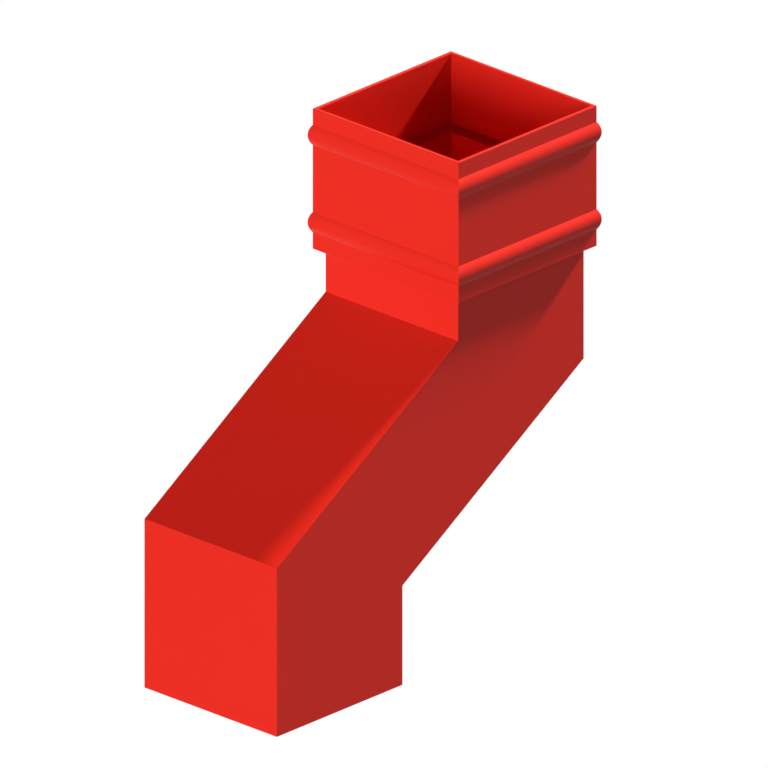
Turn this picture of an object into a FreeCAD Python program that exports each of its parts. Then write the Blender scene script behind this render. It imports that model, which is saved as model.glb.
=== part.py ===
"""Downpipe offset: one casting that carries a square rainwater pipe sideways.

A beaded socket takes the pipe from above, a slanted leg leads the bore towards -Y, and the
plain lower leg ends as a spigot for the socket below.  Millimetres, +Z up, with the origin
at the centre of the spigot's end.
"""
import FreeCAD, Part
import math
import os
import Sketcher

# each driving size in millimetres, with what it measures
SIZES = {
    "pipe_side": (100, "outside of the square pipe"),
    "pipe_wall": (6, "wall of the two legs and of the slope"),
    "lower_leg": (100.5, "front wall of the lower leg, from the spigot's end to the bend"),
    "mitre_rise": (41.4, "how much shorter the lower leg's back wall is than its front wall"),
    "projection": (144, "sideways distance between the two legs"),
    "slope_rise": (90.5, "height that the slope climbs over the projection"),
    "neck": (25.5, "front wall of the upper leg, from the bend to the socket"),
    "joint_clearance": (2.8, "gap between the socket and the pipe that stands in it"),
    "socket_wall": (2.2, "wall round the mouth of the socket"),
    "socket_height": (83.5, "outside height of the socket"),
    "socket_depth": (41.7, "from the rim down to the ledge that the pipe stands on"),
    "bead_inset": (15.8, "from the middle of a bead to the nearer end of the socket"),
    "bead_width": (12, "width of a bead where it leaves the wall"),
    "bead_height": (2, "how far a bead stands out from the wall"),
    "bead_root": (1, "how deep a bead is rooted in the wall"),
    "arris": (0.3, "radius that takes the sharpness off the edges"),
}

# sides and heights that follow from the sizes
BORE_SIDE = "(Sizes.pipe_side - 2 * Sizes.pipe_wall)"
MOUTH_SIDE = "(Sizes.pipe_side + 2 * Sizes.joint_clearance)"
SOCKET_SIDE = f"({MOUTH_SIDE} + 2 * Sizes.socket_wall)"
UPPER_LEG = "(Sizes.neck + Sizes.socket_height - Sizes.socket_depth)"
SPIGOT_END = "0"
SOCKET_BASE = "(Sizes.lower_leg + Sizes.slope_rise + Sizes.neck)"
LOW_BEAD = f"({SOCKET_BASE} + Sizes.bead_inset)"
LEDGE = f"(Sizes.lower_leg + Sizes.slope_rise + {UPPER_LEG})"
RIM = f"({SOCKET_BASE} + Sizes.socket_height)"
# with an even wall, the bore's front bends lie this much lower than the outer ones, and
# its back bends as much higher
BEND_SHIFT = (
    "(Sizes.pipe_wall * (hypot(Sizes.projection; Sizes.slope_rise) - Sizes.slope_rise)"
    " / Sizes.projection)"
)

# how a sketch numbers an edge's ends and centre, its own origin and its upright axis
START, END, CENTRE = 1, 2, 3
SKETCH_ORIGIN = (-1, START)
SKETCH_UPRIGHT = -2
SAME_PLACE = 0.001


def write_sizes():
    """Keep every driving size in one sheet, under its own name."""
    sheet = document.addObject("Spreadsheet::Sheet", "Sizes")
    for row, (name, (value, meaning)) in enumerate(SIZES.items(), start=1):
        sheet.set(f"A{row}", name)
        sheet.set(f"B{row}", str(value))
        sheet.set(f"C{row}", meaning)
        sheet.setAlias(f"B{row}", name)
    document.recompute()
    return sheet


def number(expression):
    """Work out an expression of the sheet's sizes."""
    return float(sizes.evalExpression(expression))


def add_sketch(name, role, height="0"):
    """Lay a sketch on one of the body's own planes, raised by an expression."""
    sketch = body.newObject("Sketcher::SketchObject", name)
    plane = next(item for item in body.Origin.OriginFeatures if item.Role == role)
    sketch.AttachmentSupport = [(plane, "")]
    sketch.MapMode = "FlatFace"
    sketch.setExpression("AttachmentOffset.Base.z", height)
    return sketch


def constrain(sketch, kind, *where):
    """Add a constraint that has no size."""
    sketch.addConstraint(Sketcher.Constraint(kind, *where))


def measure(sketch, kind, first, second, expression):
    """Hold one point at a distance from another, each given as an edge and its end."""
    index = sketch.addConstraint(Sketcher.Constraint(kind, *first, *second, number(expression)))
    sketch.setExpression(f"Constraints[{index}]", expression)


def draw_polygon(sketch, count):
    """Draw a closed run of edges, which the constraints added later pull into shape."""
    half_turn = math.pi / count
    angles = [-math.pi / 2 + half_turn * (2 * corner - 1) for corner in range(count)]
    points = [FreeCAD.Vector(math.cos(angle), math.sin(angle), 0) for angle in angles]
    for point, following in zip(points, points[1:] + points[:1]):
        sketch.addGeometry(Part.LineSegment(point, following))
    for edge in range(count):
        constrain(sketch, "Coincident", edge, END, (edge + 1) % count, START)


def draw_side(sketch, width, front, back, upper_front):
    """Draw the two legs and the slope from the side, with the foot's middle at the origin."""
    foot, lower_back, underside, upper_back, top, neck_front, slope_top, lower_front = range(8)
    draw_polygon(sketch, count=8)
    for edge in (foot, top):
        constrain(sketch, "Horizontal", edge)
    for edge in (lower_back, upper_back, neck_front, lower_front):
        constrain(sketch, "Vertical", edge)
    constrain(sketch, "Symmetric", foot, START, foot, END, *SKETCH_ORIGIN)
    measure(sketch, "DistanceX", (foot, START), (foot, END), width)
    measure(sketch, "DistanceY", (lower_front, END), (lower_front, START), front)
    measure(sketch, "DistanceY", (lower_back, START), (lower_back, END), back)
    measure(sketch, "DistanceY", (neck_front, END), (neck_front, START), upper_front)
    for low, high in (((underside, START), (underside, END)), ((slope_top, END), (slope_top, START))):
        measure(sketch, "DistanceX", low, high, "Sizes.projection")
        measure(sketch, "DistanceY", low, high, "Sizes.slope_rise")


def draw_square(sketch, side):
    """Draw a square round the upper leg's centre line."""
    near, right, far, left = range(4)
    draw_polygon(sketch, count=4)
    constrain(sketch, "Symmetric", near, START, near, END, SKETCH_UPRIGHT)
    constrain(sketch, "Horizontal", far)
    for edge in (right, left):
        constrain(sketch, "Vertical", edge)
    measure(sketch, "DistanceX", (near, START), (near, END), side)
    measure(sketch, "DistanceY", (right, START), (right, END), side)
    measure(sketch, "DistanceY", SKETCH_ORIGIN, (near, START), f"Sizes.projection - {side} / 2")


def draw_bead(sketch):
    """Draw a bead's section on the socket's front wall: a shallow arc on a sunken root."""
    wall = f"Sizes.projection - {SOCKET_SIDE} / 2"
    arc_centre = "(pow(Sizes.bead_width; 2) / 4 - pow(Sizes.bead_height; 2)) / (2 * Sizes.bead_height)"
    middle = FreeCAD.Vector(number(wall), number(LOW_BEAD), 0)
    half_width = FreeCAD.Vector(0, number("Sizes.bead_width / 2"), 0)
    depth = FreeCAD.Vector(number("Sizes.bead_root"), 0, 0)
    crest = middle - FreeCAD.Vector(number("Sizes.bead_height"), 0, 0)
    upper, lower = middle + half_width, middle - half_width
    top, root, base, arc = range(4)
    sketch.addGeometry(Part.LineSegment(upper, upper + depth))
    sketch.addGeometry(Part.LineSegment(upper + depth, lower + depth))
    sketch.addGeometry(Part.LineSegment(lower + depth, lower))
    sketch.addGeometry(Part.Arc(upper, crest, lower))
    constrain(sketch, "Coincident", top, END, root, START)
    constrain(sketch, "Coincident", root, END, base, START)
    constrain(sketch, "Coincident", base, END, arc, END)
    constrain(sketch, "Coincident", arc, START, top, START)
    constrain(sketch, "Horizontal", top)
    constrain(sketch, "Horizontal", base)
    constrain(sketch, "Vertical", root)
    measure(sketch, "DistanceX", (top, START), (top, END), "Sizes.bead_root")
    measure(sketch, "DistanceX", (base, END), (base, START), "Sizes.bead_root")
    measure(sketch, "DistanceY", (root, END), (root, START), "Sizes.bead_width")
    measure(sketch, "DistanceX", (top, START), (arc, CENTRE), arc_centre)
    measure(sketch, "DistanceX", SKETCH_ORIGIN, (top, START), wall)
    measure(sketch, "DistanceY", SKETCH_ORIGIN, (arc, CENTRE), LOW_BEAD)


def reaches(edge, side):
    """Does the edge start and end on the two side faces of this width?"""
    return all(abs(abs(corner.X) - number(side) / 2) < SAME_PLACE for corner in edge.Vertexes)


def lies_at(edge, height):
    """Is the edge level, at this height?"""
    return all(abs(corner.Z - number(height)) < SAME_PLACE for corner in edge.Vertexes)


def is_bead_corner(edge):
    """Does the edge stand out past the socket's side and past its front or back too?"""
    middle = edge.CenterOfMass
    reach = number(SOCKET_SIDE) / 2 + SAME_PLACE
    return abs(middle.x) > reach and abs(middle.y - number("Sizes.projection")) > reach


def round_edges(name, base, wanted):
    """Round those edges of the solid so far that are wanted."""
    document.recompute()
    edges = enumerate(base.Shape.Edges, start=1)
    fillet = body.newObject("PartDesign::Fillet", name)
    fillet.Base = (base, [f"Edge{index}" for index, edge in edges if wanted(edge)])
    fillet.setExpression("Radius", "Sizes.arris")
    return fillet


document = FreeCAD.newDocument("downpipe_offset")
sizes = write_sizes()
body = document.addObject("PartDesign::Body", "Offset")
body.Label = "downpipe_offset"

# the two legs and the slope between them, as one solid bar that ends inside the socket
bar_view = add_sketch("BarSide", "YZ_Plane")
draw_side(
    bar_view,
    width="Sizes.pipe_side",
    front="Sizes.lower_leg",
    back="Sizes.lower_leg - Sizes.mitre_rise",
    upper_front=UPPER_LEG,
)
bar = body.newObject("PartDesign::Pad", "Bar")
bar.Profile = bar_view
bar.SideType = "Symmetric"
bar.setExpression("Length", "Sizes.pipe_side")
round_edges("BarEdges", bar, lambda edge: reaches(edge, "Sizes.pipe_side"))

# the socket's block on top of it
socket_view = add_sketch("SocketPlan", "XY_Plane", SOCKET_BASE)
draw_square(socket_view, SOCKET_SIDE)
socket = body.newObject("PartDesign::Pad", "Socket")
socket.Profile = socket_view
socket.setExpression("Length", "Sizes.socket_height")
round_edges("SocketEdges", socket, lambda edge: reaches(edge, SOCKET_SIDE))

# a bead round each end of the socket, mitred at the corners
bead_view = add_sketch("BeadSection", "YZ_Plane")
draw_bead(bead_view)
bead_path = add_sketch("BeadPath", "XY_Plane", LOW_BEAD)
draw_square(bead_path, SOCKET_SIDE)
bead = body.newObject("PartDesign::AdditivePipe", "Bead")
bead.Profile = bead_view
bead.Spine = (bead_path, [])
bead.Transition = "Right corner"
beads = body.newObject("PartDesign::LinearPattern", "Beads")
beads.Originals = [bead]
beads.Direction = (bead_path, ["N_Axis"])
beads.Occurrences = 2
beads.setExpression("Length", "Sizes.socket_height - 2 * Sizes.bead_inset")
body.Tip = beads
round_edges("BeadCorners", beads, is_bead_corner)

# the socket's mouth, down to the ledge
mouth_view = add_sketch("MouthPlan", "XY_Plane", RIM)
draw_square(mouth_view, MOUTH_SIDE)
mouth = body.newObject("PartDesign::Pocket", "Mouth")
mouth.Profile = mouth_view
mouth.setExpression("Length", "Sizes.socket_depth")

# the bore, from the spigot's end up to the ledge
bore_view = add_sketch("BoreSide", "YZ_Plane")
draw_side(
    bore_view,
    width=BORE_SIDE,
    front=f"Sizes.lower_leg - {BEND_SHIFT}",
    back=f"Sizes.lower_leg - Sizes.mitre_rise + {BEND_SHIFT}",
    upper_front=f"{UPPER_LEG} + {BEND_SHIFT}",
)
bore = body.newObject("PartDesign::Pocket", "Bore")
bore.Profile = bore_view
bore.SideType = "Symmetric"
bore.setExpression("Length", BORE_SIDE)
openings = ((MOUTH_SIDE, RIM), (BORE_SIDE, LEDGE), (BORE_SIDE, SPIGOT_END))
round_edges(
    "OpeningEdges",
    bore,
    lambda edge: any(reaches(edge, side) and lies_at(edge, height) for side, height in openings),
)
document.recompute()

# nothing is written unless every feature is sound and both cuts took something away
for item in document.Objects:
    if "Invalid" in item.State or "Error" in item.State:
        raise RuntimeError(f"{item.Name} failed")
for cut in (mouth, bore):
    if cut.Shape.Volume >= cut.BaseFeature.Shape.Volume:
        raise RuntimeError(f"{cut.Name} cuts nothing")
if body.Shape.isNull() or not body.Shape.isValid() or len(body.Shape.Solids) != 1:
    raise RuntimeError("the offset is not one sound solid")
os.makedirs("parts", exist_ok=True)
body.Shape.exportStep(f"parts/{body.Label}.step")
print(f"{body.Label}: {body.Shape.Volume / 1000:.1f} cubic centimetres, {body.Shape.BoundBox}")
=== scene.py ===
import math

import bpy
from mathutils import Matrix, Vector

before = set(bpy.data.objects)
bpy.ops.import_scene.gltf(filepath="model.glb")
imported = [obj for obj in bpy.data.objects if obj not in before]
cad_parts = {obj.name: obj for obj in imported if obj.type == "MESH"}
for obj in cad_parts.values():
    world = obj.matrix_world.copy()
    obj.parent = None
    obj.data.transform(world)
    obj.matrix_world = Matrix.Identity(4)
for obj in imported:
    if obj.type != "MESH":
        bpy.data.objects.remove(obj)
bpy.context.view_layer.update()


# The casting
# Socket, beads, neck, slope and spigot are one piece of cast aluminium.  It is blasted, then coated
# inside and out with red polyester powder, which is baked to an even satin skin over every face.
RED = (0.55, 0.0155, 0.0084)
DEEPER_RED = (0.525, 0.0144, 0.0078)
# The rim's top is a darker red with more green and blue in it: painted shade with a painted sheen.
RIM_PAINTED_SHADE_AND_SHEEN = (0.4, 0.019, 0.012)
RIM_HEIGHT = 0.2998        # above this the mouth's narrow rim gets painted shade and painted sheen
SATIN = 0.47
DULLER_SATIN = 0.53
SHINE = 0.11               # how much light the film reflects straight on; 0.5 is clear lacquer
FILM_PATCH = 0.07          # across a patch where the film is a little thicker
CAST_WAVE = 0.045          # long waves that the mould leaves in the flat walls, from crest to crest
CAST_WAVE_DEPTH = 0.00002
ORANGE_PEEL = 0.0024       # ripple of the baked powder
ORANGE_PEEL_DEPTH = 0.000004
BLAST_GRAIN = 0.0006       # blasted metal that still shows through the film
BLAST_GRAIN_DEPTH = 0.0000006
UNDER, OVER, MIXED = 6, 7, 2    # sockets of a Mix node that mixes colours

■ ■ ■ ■

SET PROBLEM: The lines above from the one containing "# nothing is" through the one containing "bpy.context.view_layer.update()" are to be set down exactly, and no others.

THE ANSWER:
# nothing is written unless every feature is sound and both cuts took something away
for item in document.Objects:
    if "Invalid" in item.State or "Error" in item.State:
        raise RuntimeError(f"{item.Name} failed")
for cut in (mouth, bore):
    if cut.Shape.Volume >= cut.BaseFeature.Shape.Volume:
        raise RuntimeError(f"{cut.Name} cuts nothing")
if body.Shape.isNull() or not body.Shape.isValid() or len(body.Shape.Solids) != 1:
    raise RuntimeError("the offset is not one sound solid")
os.makedirs("parts", exist_ok=True)
body.Shape.exportStep(f"parts/{body.Label}.step")
print(f"{body.Label}: {body.Shape.Volume / 1000:.1f} cubic centimetres, {body.Shape.BoundBox}")
=== scene.py ===
import math

import bpy
from mathutils import Matrix, Vector

before = set(bpy.data.objects)
bpy.ops.import_scene.gltf(filepath="model.glb")
imported = [obj for obj in bpy.data.objects if obj not in before]
cad_parts = {obj.name: obj for obj in imported if obj.type == "MESH"}
for obj in cad_parts.values():
    world = obj.matrix_world.copy()
    obj.parent = None
    obj.data.transform(world)
    obj.matrix_world = Matrix.Identity(4)
for obj in imported:
    if obj.type != "MESH":
        bpy.data.objects.remove(obj)
bpy.context.view_layer.update()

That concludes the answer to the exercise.